Getting a trust is only the first step to making it effective. You also need to put your assets in it.
One of the most common estate planning mistakes is known as an “unfunded” trust. It happens when people have trust documents drawn up and executed, but they do not transfer any of their assets into the trust.
The trust is essentially empty. When the person passes away, it has nothing to do in some cases.
There are no assets for the trustee to manage and distribute to the trust beneficiaries, as directed by the trust.
What happens after the trust settlor passes away with an unfunded trust varies, as the NWI Times discussed in "Estate Planning: Unfunded Trust."
In the best case scenario, the deceased did create a will providing that any assets in the estate be placed into the trust. This is called a pour over will.

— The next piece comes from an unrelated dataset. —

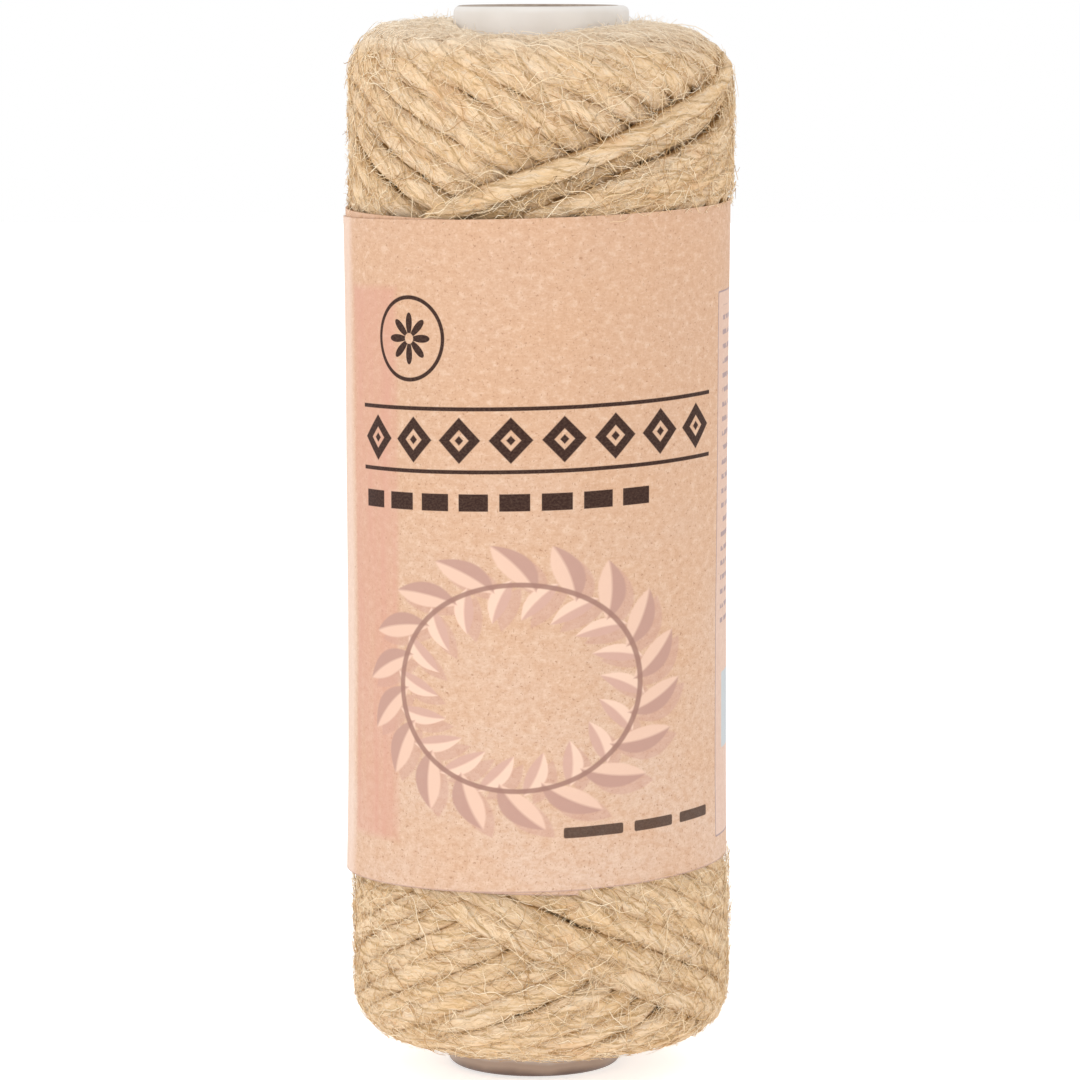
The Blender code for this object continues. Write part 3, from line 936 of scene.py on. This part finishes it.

As long as no one challenges the estate, then a probate judge will allow assets to be transferred to the trust and everything should proceed normally from there. However, things can get very messy, if there is no will or a non-pour over will.
Under those circumstances, getting assets into the trust can be very difficult, if not impossible.
The best thing to do is to avoid this problem.
After getting a trust, make sure that you fund it.
If you do not know how to transfer assets into the trust, then ask your estate planning attorney. The attorney who helped you get the trust can help you fund it.
Reference: NWI Times (May 7, 2017) "Estate Planning: Unfunded Trust."